There are plenty of characters, permanent upgrades, different maps, and different weapons to unlock based on how you progressed in the last game you finished. It sounds incredibly basic because it is, which just furthers the insanity that is this game. It’s a 3 dollar game where all you do is move your character, and yet, it’s so much fun. It’s perfect to mess around with on the side of something else, almost like an idle game, and it’s also perfect if you have a few minutes to spare in-between errands or whatever it might be that you’re doing. Seriously, this game is such an incredible steal it just boggles my mind every time I think about it.


Gabrielle’s pick:

A Plague Tale: Innocence | Asobo Studio, Focus Entertainment

A Plague Tale: Innocence | $39.99 on Microsoft Windows, PlayStation 4 and 5, Xbox One, Xbox Series X and S, and Nintendo Switch.

A Plague Tale: Innocence is a very special game. I stumbled upon it a few months after its release and played it thanks to its setting, as I am a sucker for french settings in video games (No coincidence Assassin’s Creed Unity might be my favorite open-world) and completely fell in love with it.

You play as 15-year-old Amicia de Rune, daughter of a feudal lord in 1348 France, while the Black Plague and the French Inquisition ravage the land. When tragedy, in the form of religious persecution, reaches your door and destroys the life you knew, you manage to barely escape alongside your 5-year-old brother, Hugo, who has been ill since birth, and thus, start a journey of horror, survival, and family. 

The premise is already very unique in the gaming landscape. It’s a story about two siblings who hardly know each other, as Hugo was recluded from everyone except his parents and doctor, and how they form a bond out of all this shared trauma, and especially how you are forced to grow up to protect the both of you.

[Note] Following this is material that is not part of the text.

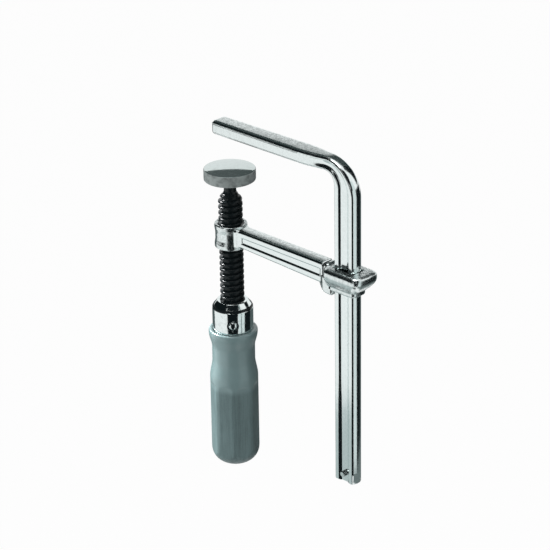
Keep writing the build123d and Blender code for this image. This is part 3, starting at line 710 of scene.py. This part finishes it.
def beam_stops(sizes, start, end, hollow, notch_at):
    """Places of the beam's sections, close together where its form changes."""
    fine = 0.4 * MM
    stops = [start + (end - start) * i / 40 for i in range(41)]
    stops += [place + fine * i for place in hollow for i in range(-2, 7)]
    stops += [hollow[1] - fine * i for i in range(7)]
    stops += [start + 0.5 * MM * i for i in range(14)]
    stops += [notch_at + sizes.notch * math.sin(math.radians(a)) * 1.1 for a in range(-90, 91, 15)]
    return sorted({stop for stop in (*stops, start, end) if start <= stop <= end})


def beam_rings(sizes):
    """Sections of the beam: two rounded ribs with a hollow between them, flared into the hub."""
    start, end = sizes.hub_radius - 2.2 * MM, sizes.eye_inner + 3.2 * MM
    hollow = first, last = sizes.hub_radius + sizes.hollow_margin, sizes.eye_inner - sizes.hollow_margin
    notch_at = sizes.eye_inner - sizes.notch
    run, draft, rib = 2 * MM, 0.3 * MM, 0.7 * MM
    rings = []
    for x in beam_stops(sizes, start, end, hollow, notch_at):
        t = x / end
        top = beam_top(sizes, t)
        roof = top - sizes.top_rib
        near = (1 - smoothstep(x, start + 1 * MM, start + 6 * MM)) ** 2
        half = sizes.beam_width / 2 + sizes.hub_flare * near
        height = sizes.beam_height + (sizes.beam_height_eye - sizes.beam_height) * t
        bottom = top - height - 1.0 * MM * near
        across = abs(x - notch_at)
        if across < sizes.notch:
            top -= math.sqrt(sizes.notch**2 - across**2)
        roof = min(roof, top - 0.5 * MM)
        deep = sizes.hollow * (smoothstep(x, first, first + run) - smoothstep(x, last - run, last))
        low = bottom + sizes.low_rib + (sizes.low_rib_eye - sizes.low_rib) * t
        outline = [
            (0, top + 0.02 * MM), (half, top - 0.1 * MM), (half, roof),
            (half - deep, roof - draft - 0.6 * deep), (half - deep, low + draft + 0.6 * deep),
            (half, low), (half, bottom), (0, bottom - 0.1 * MM),
        ]
        radii = [sizes.beam_round, rib, 2 * draft, 2 * draft, rib, sizes.beam_round]
        rings.append(section(x, rounded(outline, radii, 8)))
    return rings


def eye_ring(sizes, height, half, outer, inset, corner):
    """Plan outline of the eye at a height, drawn in by the inset."""
    start, neck, wide = sizes.eye_inner + inset, sizes.beam_width / 2 - inset, half - inset
    far = outer - inset
    outline = [(0, start), (neck, start), (wide, start + sizes.shoulder), (wide, far), (0, far)]
    ring = mirrored(rounded(outline, [1.2 * MM, 3.5 * MM, corner], 10))
    bow = sizes.end_bow
    return [Vector((x - bow * (y / half) ** 2 * smoothstep(x, start, outer), y, height)) for y, x in ring]


def window_ring(sizes, rail, ring, height, spread=0.0):
    """The rail's window, point for point nearest to the outline round it."""
    gap = sizes.window_gap + spread
    low, high, side = rail_inner(rail) - gap, RAIL_HIGH.x + gap, rail.thickness / 2 + gap
    return [Vector((min(max(p.x, low), high), min(max(p.y, -side), side), height)) for p in ring]


def eye_rings(sizes, rail):
    """Rings up the eye's outside, over its top, and down the rail's window."""
    top, outer = sizes.eye_top, CAD_BOX[1][0]
    band = top - sizes.eye_band
    foot = band - sizes.eye_taper
    bottom = foot - sizes.eye_foot
    under, over, seam = 1.3 * MM, sizes.eye_round, 0.4 * MM
    levels = [(bottom + under * (1 - math.cos(a)), 0, under * (1 - math.sin(a))) for a in quarter(4)]
    levels.append((foot - seam, 0, 0))
    levels += [(foot + sizes.eye_taper * i / 12, i / 12, 0) for i in range(13)]
    levels.append((band + seam, 1, 0))
    levels += [(top - over * (1 - math.sin(a)), 1, over * (1 - math.cos(a))) for a in quarter(8)]
    levels.append((top, 1, over + seam))
    rings = []
    for height, share, inset in levels:
        t = math.sin(math.pi / 2 * share)
        half = sizes.foot_width + (sizes.eye_width - sizes.foot_width) * t
        far = sizes.foot_outer + (outer - sizes.foot_outer) * t
        rings.append(eye_ring(sizes, height, half, far, inset, sizes.eye_corner * (0.7 + 0.3 * t)))
    first, last = rings[0], rings[-1]
    return rings + [
        window_ring(sizes, rail, last, top, 0.5 * MM),
        window_ring(sizes, rail, last, top - 0.5 * MM),
        window_ring(sizes, rail, first, bottom + seam),
        window_ring(sizes, rail, first, bottom, seam),
    ]


def heel_rings(sizes, rail):
    """Sections of the heel that bears on the rail below the beam."""
    start, end = sizes.eye_inner - sizes.heel_reach, rail_inner(rail) - sizes.window_gap
    lowest = sizes.eye_top - sizes.eye_band - sizes.eye_taper - sizes.eye_foot - sizes.heel_drop
    highest = beam_top(sizes, 1) - sizes.beam_height_eye + 1.5 * MM
    slim = sizes.beam_width / 2 - 0.4 * MM
    rings = []
    for i in range(25):
        t = i / 24
        drop = math.sqrt(max(1 - (1 - min(t / 0.86, 1)) ** 2, 0))
        bottom, top = highest + (lowest - highest) * drop, highest + 5 * MM
        half = slim + (sizes.foot_width - slim) * smoothstep(t, 0, 0.5)
        outline = [(0, top), (half, top), (half, bottom), (0, bottom - 0.01 * MM)]
        rings.append(section(start + (end - start) * t, rounded(outline, [0.5 * MM, 1.5 * MM], 6)))
    return rings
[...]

We Love Indie Games. A Plague Tale: Innocence | Asobo Studio, Focus Entertainment
We Love Indie Games. A Plague Tale: Innocence | Asobo Studio, Focus Entertainment

As a fan of narrative-focused games, this is all perfect for me. It’s not only interesting in concept but executed perfectly. One of the highest compliments I can make to the game is that Hugo, who remains an NPC for almost all of the game, never feels annoying, a flaw that most games with prominent NPC companions commit. Instead, your feelings for him brilliantly and purposefully grow alongside those from Amicia, as she starts estranged and sometimes hot-tempered against her little brother, but develops into a more understanding and responsible person, while Hugo too grows to respect her and follow her orders.

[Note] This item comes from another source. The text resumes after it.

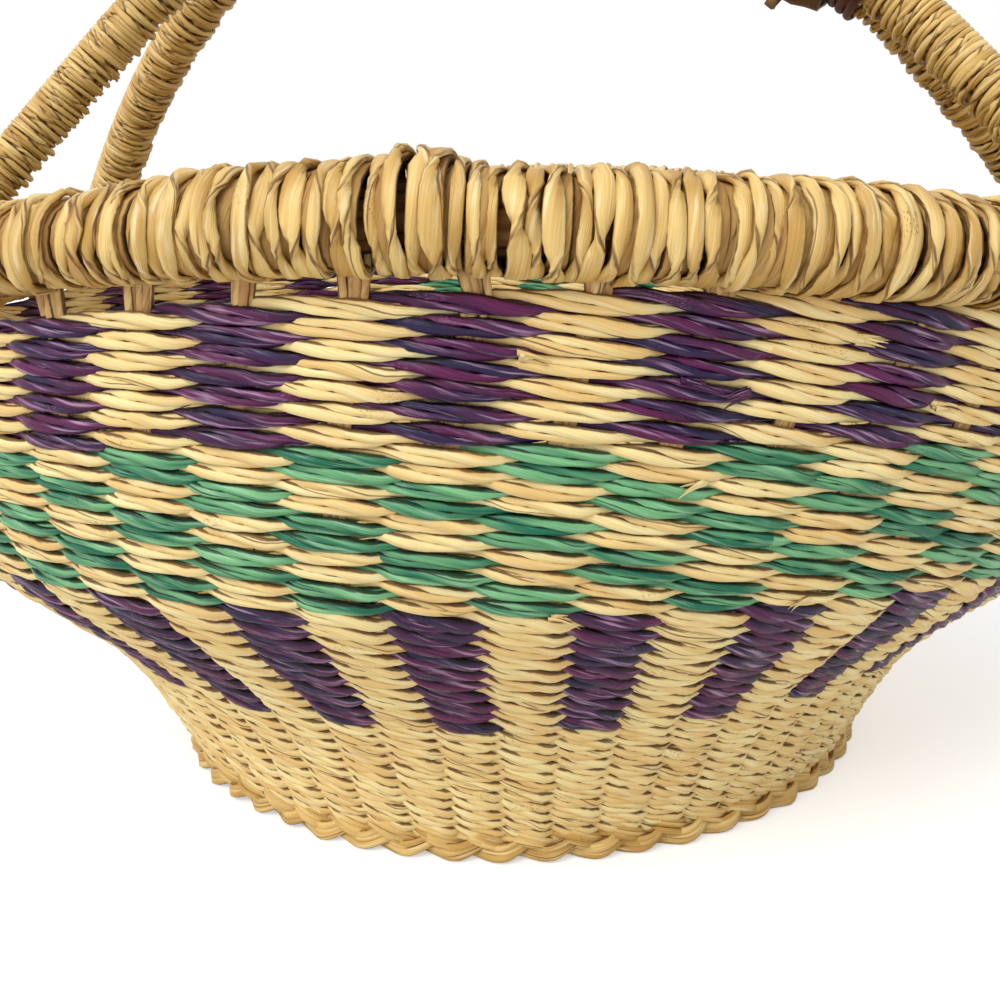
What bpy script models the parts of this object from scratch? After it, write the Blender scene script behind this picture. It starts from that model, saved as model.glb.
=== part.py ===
"""Round straw market basket with a saddle-shaped bound rim and a two-hoop handle.

Metres, +Z up. The origin is the centre of the foot ring on the ground. The handle runs along X,
and the front of the basket faces -Y. Angles round the basket start at the front and grow towards +X.
"""
import math

import bmesh
import bpy
from mathutils import Vector

# Fit between pieces
CLEARANCE = 0.0003
SLEEVE_CLEARANCE = 0.0009

# Foot braid and woven base
FOOT_RADIUS = 0.1170
FOOT_WIDTH = 0.0090
FOOT_HEIGHT = 0.0080
FOOT_SIDES = 7
BASE_THICKNESS = 0.0045
BASE_LIFT = 0.0030

# Wall bands, bottom to top: height of each, and outer radius where it ends
WALL_THICKNESS = 0.0070
WALL_FOOT_STEP = 0.0002
NATURAL_HEIGHT = 0.0418
NATURAL_TOP_RADIUS = 0.1417
LOWER_PURPLE_HEIGHT = 0.0390
LOWER_PURPLE_TOP_RADIUS = 0.1814
GREEN_HEIGHT = 0.0352
GREEN_TOP_RADIUS = 0.1983
UPPER_PURPLE_HEIGHT = 0.0275
WALL_TOP_RADIUS = 0.2050
RING_STATIONS = 56
BAND_STEPS = 2

# The wall swells at each stake, where the strands pass over it, and draws in between the stakes
WALL_RIB_DEPTH = 0.0018

# The rim is high at the front and the back and low at the sides
SADDLE_RISE = 0.0140
SADDLE_TURN = math.radians(8.9)
SADDLE_SHARES = (0, 0.08, 0.48, 0.82, 1)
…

But with so much talk about the narrative, you’d think the gameplay is relegated to a second stage. And you would be deeply wrong. Throughout all the hours you will spend with the game, it never stops cleverly presenting new mechanics to help you on your travel. There are deadly rats you will have to fight off with light, and Inquisitors, who you can almost always sneak by from or kill if you are fast, precise, and smart enough. Both of these also function together sometimes, like when the game allows you to trick the rats into eating the Inquisitors. And overall, these mechanics also function to solve puzzles put on your way.

We Love Indie Games. A Plague Tale: Innocence | Asobo Studio, Focus Entertainment
We Love Indie Games. A Plague Tale: Innocence | Asobo Studio, Focus Entertainment

But I’d be lying if I didn’t say the art direction was my main focus at all times here. A Plague Tale: Innocence is one of the most beautiful games I’ve ever seen. The story begins in a peaceful and beautiful castle and forest, which suddenly works as a contrast to the rest of the game, where you will find yourself running around desolated towns, fields covered in corpses, and rat-infested ruins. In one terrifyingly memorable sequence, you literally crawl in a sea of gutted bodies. Every frame of this game could be printed and hung on a wall. This is a game that remains beautiful even at its most horrible without ever taking away from the emotion of the moment, which is an admirable feat. 

If you haven’t tried A Plague Tale: Innocence yet, there is no better time to do it than now, as its sequel, A Plague Tale: Requiem, gets close to its release. It’s hard to imagine someone not enjoying this game as it has various features that appeal to a big spectrum of people who look for different things in games while never neglecting any of these. The result is an entertaining, unique, touching, and beautiful game that I can’t recommend enough.